> **YOUR TASK**
Using the entries that follow, collect the lines where the word "pose" appears.

> **DATA**
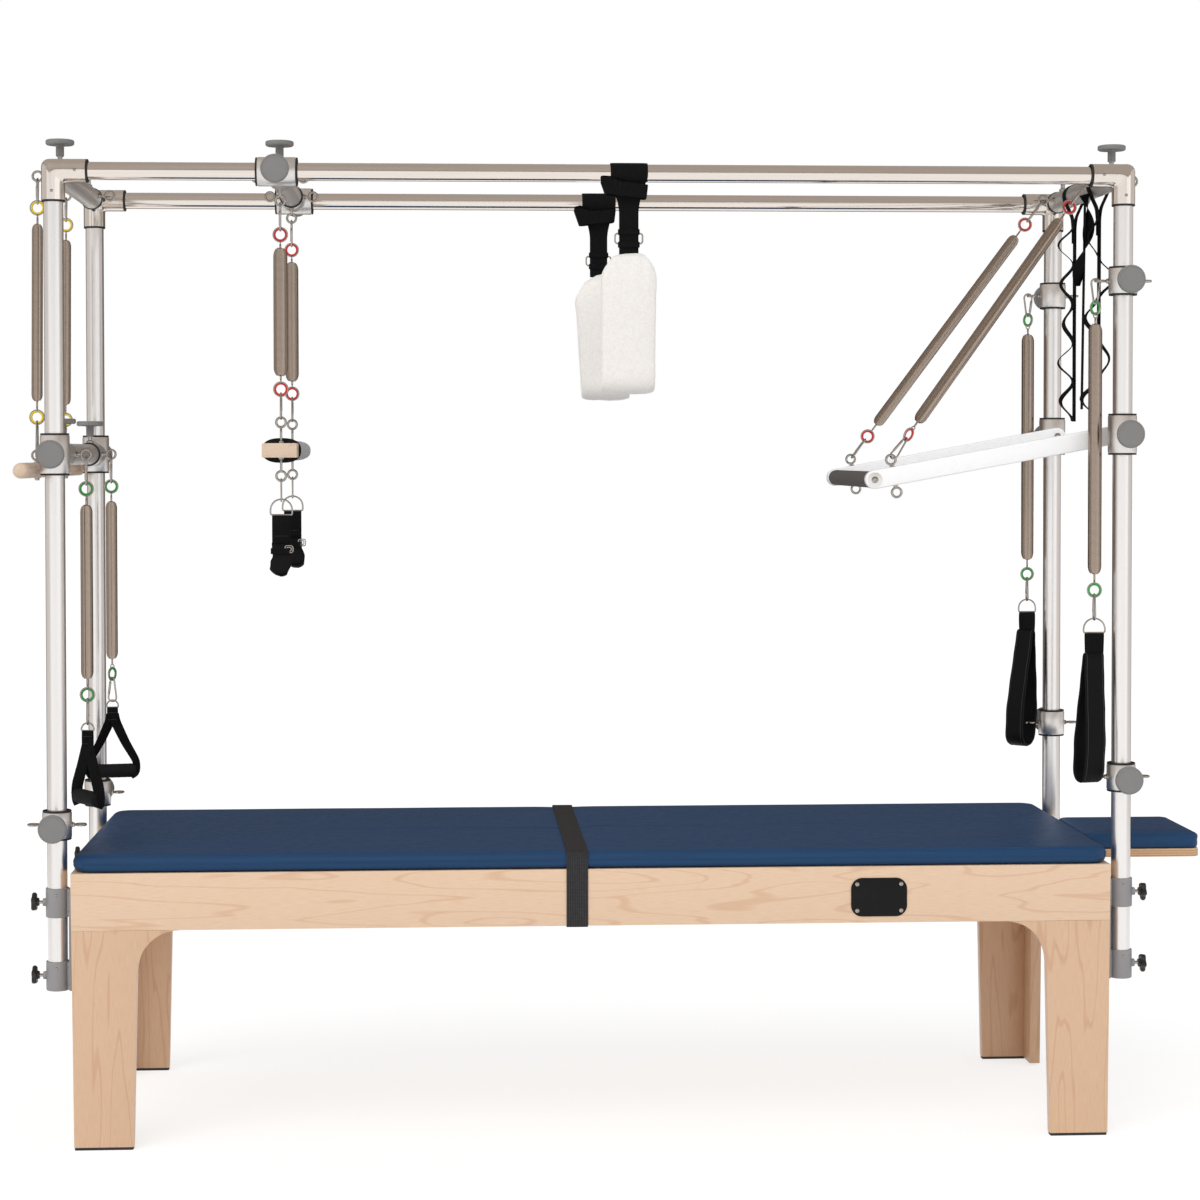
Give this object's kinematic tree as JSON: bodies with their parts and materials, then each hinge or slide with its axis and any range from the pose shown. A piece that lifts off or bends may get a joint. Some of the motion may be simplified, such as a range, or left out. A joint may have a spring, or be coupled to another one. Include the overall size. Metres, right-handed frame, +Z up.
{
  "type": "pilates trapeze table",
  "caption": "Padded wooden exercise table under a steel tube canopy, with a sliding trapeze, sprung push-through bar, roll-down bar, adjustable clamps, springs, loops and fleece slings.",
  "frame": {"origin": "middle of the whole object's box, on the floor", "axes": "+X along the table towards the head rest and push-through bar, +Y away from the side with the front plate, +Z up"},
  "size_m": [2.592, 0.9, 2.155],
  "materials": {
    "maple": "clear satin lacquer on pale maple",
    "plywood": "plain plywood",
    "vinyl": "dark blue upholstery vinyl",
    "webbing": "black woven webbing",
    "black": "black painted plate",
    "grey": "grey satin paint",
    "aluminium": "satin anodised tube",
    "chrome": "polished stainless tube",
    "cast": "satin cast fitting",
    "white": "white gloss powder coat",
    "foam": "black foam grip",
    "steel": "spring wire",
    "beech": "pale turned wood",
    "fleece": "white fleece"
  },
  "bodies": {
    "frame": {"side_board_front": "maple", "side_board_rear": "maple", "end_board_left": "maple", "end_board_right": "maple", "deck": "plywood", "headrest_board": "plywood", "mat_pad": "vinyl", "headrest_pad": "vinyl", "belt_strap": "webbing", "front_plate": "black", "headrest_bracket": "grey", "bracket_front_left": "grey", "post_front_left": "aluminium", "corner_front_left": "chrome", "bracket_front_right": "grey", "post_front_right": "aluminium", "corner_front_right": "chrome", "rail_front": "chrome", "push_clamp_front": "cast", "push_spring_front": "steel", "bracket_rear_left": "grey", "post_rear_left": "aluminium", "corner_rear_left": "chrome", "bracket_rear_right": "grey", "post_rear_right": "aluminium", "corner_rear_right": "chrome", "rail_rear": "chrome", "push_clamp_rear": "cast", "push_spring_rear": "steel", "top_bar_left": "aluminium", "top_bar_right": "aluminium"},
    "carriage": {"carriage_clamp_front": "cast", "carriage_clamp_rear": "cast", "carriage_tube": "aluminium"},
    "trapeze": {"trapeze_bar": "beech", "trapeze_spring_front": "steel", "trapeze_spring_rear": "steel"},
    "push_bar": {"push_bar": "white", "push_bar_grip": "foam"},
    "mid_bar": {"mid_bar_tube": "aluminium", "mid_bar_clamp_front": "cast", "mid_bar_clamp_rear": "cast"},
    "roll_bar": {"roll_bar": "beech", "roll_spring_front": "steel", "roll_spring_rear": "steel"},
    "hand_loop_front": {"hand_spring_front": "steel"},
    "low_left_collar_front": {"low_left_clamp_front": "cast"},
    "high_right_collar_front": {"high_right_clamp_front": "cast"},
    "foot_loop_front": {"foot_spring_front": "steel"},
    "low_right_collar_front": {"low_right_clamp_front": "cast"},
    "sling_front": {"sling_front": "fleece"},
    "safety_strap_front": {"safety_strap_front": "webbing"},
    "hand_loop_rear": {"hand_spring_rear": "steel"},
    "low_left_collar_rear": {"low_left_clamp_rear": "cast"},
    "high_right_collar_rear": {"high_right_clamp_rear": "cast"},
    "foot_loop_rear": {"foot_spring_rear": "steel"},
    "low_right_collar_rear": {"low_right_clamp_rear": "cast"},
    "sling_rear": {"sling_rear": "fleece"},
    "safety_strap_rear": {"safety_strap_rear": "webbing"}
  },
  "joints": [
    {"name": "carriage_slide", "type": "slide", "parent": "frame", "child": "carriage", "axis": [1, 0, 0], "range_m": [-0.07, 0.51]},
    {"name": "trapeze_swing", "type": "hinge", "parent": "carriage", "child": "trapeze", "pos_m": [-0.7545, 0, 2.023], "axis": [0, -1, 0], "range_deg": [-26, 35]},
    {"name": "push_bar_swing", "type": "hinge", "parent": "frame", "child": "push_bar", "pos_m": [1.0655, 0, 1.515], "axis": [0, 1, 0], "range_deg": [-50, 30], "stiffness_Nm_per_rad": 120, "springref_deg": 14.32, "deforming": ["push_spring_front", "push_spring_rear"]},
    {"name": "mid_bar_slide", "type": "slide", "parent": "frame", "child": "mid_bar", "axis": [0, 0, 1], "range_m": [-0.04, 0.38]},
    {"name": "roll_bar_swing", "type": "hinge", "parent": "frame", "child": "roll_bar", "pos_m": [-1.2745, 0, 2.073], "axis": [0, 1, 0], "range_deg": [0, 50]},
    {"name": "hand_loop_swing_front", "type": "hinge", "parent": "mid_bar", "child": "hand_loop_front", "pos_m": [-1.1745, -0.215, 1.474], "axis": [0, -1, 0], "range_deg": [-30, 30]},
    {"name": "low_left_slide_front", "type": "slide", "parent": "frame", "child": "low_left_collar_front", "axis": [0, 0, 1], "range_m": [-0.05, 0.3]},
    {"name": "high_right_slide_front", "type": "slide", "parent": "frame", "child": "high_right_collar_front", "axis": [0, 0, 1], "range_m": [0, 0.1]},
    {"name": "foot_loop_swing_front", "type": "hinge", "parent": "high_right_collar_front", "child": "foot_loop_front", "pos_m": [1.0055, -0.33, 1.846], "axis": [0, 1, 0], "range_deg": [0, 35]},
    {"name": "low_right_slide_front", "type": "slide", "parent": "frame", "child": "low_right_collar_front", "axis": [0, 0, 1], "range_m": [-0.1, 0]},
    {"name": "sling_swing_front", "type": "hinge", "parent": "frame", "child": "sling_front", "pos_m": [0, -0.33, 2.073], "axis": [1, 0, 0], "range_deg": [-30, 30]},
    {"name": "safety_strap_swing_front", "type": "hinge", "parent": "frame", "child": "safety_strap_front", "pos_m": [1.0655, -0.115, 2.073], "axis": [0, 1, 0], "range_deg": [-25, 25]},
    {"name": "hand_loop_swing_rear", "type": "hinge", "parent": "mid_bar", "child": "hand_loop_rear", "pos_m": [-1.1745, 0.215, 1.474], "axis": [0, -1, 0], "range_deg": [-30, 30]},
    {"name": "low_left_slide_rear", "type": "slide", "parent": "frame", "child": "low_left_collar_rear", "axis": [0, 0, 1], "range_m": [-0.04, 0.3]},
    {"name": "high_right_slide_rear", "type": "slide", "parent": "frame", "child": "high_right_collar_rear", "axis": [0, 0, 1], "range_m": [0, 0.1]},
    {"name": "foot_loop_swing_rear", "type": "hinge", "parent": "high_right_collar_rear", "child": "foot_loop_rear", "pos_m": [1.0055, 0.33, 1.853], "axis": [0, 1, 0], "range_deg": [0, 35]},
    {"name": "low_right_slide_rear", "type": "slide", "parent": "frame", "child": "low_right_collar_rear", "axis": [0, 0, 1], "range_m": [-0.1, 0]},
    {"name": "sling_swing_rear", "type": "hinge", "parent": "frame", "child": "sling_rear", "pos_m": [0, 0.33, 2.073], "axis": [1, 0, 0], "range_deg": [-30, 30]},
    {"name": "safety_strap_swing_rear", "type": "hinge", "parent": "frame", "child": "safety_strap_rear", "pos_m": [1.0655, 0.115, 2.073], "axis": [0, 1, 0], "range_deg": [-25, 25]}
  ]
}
...
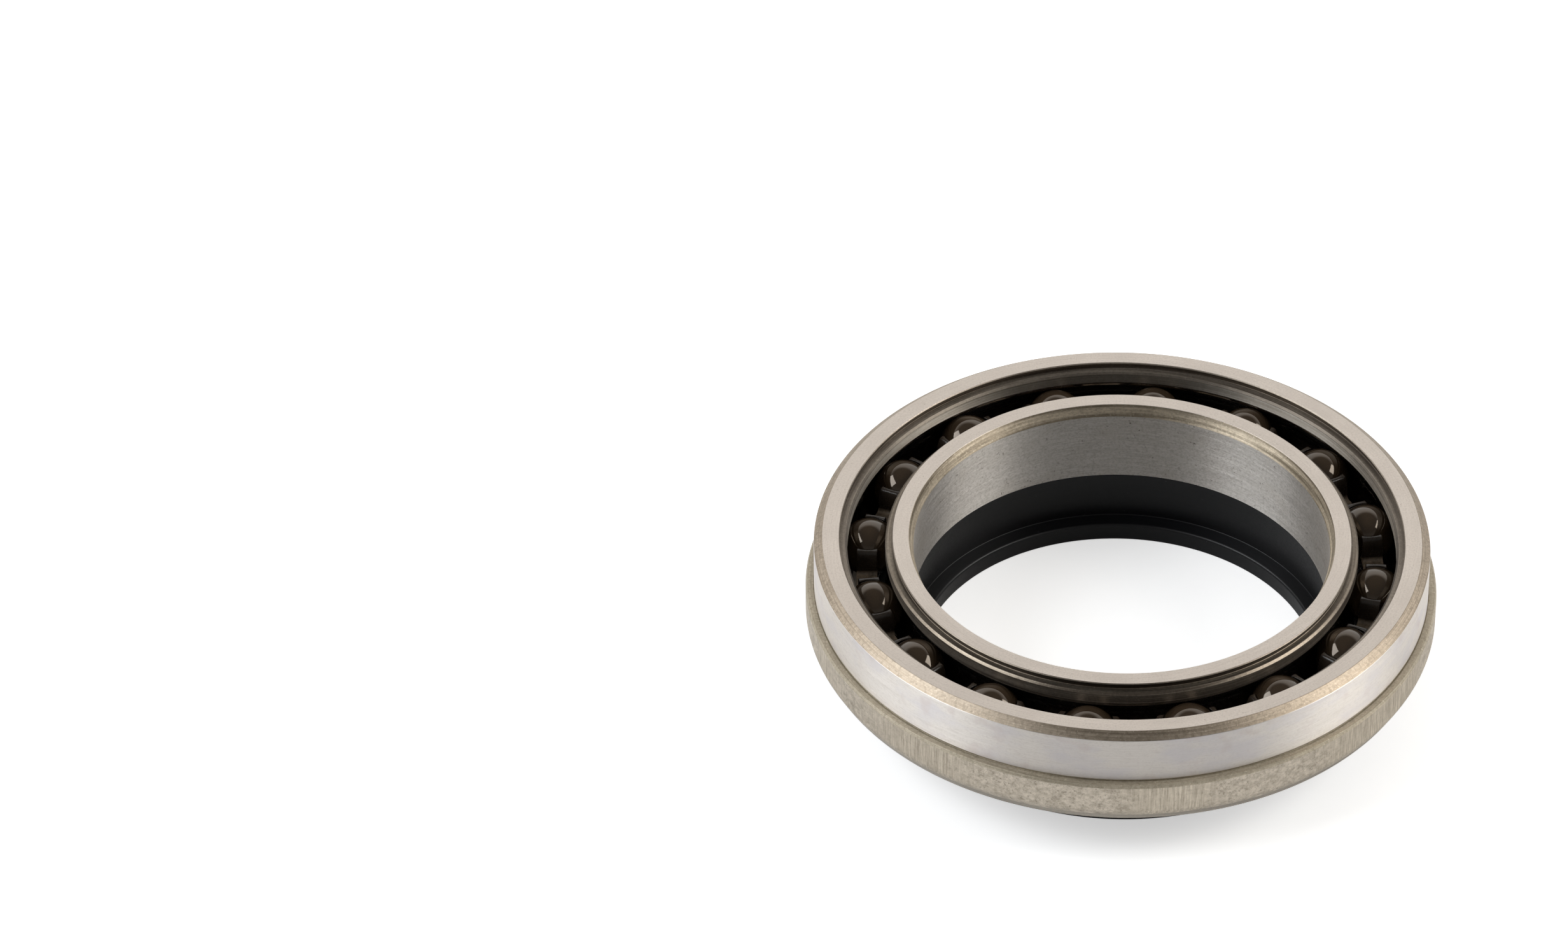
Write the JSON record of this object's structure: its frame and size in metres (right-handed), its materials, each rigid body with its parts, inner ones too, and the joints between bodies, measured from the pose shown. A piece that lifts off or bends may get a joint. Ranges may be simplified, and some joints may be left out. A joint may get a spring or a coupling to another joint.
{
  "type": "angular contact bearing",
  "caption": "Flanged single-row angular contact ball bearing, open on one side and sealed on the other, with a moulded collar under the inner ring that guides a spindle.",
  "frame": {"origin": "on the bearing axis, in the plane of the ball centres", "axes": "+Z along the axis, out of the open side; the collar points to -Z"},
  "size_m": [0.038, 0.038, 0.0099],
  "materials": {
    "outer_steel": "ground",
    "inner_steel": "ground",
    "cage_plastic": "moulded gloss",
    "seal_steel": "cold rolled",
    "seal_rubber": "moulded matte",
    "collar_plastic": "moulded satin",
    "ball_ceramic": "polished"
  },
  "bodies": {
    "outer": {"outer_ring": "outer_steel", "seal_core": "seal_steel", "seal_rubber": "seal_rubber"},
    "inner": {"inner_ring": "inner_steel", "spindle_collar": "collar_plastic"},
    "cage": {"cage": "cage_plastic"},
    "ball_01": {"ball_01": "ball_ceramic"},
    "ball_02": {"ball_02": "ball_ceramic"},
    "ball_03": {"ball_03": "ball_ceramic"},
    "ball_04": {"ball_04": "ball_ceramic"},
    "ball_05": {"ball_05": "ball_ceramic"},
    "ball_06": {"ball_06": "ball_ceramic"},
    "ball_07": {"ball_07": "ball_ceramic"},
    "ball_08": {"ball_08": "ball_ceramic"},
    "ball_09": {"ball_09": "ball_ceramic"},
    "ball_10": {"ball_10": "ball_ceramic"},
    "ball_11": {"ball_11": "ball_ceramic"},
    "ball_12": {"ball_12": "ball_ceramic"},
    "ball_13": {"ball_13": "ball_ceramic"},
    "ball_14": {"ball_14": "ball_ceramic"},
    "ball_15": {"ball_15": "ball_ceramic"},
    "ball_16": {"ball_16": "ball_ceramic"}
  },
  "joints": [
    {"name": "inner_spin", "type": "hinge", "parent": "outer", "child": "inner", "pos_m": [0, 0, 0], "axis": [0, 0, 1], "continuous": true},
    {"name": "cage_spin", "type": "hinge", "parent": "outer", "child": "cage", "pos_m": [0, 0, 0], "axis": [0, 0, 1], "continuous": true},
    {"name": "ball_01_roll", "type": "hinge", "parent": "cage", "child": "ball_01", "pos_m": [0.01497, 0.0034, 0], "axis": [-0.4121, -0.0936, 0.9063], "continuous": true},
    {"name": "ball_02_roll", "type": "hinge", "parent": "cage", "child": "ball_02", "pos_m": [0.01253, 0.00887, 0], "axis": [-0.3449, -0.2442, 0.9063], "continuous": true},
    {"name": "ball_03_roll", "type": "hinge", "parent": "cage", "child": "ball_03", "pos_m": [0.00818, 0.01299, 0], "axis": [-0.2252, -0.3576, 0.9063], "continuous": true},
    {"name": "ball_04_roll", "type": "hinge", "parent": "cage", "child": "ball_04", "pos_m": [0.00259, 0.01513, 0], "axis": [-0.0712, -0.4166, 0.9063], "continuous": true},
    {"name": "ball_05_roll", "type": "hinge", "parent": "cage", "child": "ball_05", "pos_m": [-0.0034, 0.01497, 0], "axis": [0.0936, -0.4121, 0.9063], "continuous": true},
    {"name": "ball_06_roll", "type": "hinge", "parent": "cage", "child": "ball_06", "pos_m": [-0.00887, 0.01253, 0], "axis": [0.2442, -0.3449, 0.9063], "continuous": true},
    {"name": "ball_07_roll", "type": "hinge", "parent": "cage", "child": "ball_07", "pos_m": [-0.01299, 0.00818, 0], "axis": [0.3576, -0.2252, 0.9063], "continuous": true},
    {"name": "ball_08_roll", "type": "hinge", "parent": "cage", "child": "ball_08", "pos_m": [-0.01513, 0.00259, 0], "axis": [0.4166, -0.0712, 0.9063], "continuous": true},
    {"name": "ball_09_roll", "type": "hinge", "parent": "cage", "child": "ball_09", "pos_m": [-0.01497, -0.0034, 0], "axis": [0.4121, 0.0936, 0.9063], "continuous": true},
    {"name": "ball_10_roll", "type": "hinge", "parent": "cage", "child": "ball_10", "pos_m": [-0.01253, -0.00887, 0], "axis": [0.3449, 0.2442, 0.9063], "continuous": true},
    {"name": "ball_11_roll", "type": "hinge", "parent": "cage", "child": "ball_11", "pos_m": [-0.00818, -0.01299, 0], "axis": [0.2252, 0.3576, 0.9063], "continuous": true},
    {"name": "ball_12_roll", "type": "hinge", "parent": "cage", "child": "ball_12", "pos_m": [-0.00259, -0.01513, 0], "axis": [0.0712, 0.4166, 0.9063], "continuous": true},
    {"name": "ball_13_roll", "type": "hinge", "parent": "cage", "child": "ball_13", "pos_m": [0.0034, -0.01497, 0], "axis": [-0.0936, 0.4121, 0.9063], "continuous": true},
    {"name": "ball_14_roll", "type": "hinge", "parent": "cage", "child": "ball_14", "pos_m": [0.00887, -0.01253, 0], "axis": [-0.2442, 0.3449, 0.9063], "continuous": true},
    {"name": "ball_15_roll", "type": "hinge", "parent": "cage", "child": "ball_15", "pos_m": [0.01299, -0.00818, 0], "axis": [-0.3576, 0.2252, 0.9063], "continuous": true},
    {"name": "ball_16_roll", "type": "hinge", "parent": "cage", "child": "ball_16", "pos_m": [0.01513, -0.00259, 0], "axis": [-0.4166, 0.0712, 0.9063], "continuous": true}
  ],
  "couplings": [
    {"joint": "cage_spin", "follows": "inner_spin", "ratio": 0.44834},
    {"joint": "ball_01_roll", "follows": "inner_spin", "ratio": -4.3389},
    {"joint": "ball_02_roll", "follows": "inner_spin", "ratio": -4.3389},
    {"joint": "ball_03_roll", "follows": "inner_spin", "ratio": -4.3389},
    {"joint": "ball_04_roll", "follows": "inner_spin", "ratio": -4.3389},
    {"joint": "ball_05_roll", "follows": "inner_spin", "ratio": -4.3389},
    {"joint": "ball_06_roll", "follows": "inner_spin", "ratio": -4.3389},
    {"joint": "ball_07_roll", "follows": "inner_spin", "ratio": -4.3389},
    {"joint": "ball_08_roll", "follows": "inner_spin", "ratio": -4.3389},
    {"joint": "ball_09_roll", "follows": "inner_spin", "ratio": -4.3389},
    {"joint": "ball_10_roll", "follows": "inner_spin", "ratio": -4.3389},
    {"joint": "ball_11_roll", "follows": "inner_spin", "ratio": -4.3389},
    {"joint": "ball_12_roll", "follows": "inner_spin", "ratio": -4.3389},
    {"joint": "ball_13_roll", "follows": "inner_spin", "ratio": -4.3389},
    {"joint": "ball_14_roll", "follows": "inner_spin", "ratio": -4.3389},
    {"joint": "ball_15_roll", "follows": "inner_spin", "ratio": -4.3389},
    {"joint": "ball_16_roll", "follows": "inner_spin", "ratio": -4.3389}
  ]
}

> **IN RESPONSE**
Give this object's kinematic tree as JSON: bodies with their parts and materials, then each hinge or slide with its axis and any range from the pose shown. A piece that lifts off or bends may get a joint. Some of the motion may be simplified, such as a range, or left out. A joint may have a spring, or be coupled to another one. Include the overall size. Metres, right-handed frame, +Z up.
Write the JSON record of this object's structure: its frame and size in metres (right-handed), its materials, each rigid body with its parts, inner ones too, and the joints between bodies, measured from the pose shown. A piece that lifts off or bends may get a joint. Ranges may be simplified, and some joints may be left out. A joint may get a spring or a coupling to another joint.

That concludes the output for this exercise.